E nel Martirio,la precisa collocazione delle linee forza,l'espressione ebete della vittima?
No,Signorina, spiacente: di messaggi il Merigo ne aveva diversi e precisi. Invettive e sberleffi ad un mondo di cui era succube coatto,e che lo faceva star male.
Avendo letto,e leggendo,parecchio di arte in generale e di Merigo in particolare,le cose riportate sono note ai piu'.Negarle non costituisce dare un'opinione personale, ma dire una grossa inesattezza.
Come ultimo inciso: ho frequentato varie lezioni universitarie di arte. Durante queste lezioni - con i prof più ispirati - il significato del quadro si costruisce in maniera partecipativa. Si evidenziano i particolari e si cerca di comporli, fino ad arrivare ad un senso generale. E ognuno mette del suo.
Quello che ho fatto è stato solo prendere i segni, gli strumenti con cui Caravaggio ha dipinto, e cercare di interconnetterli.
Eccome se gli interessava! Ha combattutto per i baiocchi dei committenti del clero tutta la vita ed e' stato osteggiato piu' di una volta per le scelte stilistiche dagli stessi.conosceva perfettamente l'ipocrisia morale dietro i religiosi,di allora e sempre, e si divertiva un mondo a sputtanarli pittoricamente.
Verissimo, l'ho scritto io! Ma non ho detto che il messaggio religioso MANCAVA, ho detto che non INTERESSAVA come primo fine! Al messaggio religioso Caravaggio ci arriva a modo suo. Dopo il Concilio di Trento (e lo scandalo del Giudizio Universale di Michelangelo) molti artisti hanno deciso di seguire i dettami dei clericali: candele, angeli con le ali, santi con aureole, abiti riconoscibili, nuvole, luce divina ecc ecc.
Molti si sono allineati, Caravaggio no.
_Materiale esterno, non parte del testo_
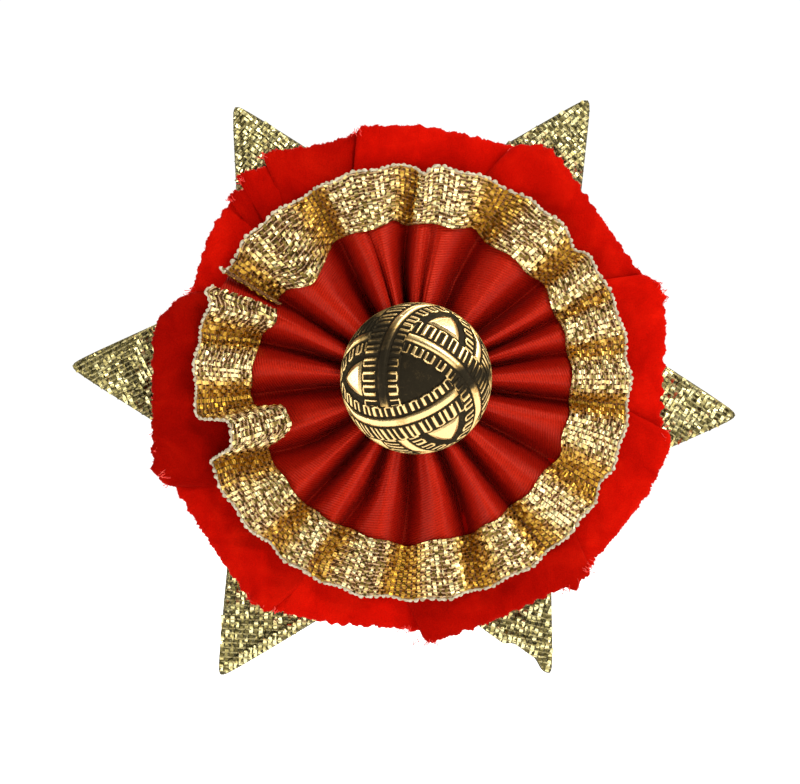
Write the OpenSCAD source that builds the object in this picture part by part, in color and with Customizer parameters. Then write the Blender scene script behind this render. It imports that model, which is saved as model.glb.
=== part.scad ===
// Round ribbon cockade brooch.
// A shank button sits on a gathered satin ribbon, inside a ruffled metallic ribbon, on a ring of
// velvet pleats and six folded star points. A sewn-on bar pin with a rollover safety catch holds it.
//
// Frame: millimetres, upright as it is worn. +X is to the right as seen from the front, +Z is up and
// the face looks along -Y. The origin is on the pin stem's axis, at the middle of its working length.

/* [Button] */
// Diameter of the button
button_d = 23; // [20:0.5:26]
// Height of the button's dome above its rim
dome_h = 4.6; // [3:0.1:6]
// Thickness of the button's stamped shell
shell_t = 0.5; // [0.4:0.05:0.8]
// Diameter of the wire of the button's shank
shank_wire_d = 1; // [0.8:0.1:1.2]
// Inside radius of the shank's loop
shank_eye_r = 1.5; // [1.3:0.1:1.8]
// Diameter of the sewing thread through the shank
thread_d = 0.7; // [0.5:0.05:0.8]
// How far the sewn-on button sits to the right of the rosette's middle
button_right = 0.6; // [0:0.1:1]
// How far the sewn-on button sits above the rosette's middle
button_up = 0.7; // [0:0.1:1]

/* [Ribbon rosette] */
// Radius that the satin ribbon reaches
satin_r = 24.6; // [23:0.1:25]
// Radius of the hole in the middle of the gathered ribbons
heart_r = 4.2; // [4:0.1:4.6]
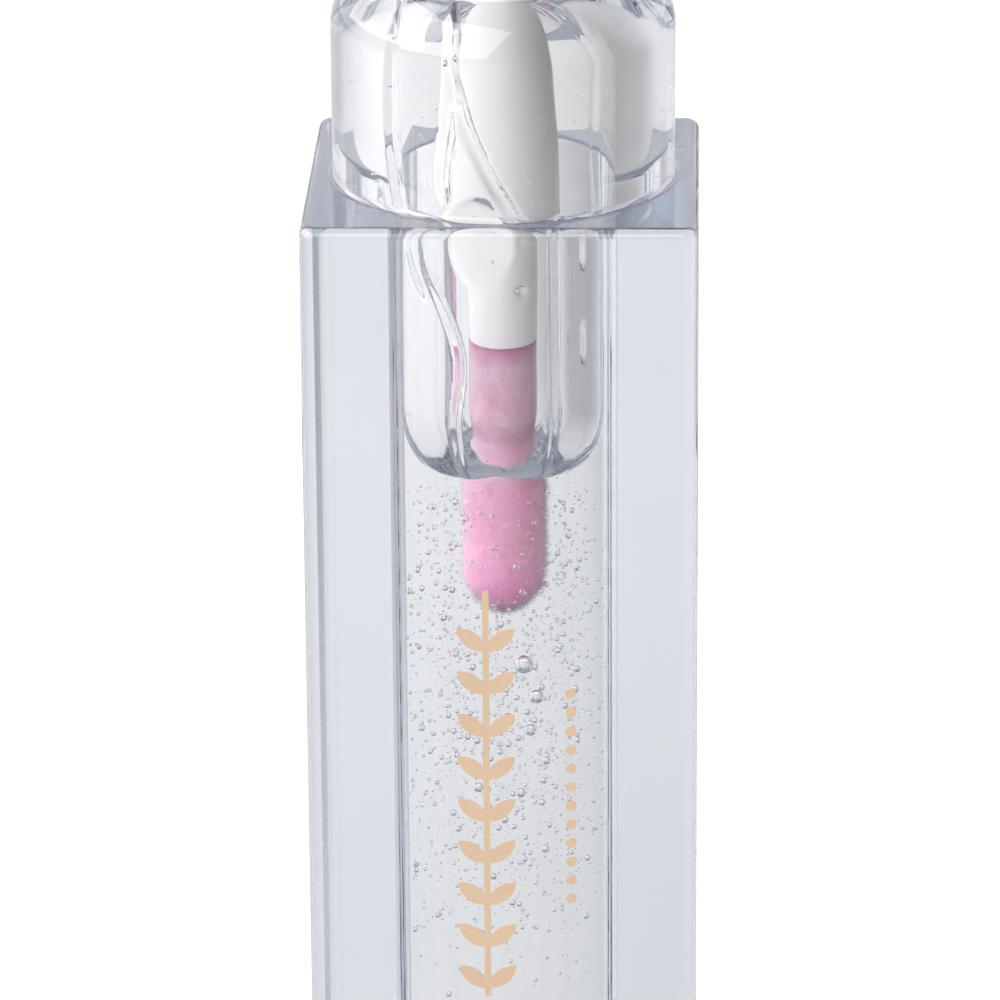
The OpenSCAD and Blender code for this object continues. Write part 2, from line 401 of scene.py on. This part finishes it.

Caravaggio ha posto il SUO messaggio religioso, derivante da un SUO studio della forma e degli elementi - forma ed elementi che hanno fatto scandalo. Personaggi ripresi dai bassifondi, abiti contemporanei, situazioni sin troppo realistiche, composizione totalmente nuova. Infatti, nonostante il mio incipit, alla fine arrivo a dire proprio questo: che Caravaggio vedeva il divino nella realtà. Ha calato la sua religiosità nella sua realtà.
In fondo, non credo che io e te stiamo dicendo cose così diverse, specialmente quando parli dell'ipocrisia morale dei religiosi.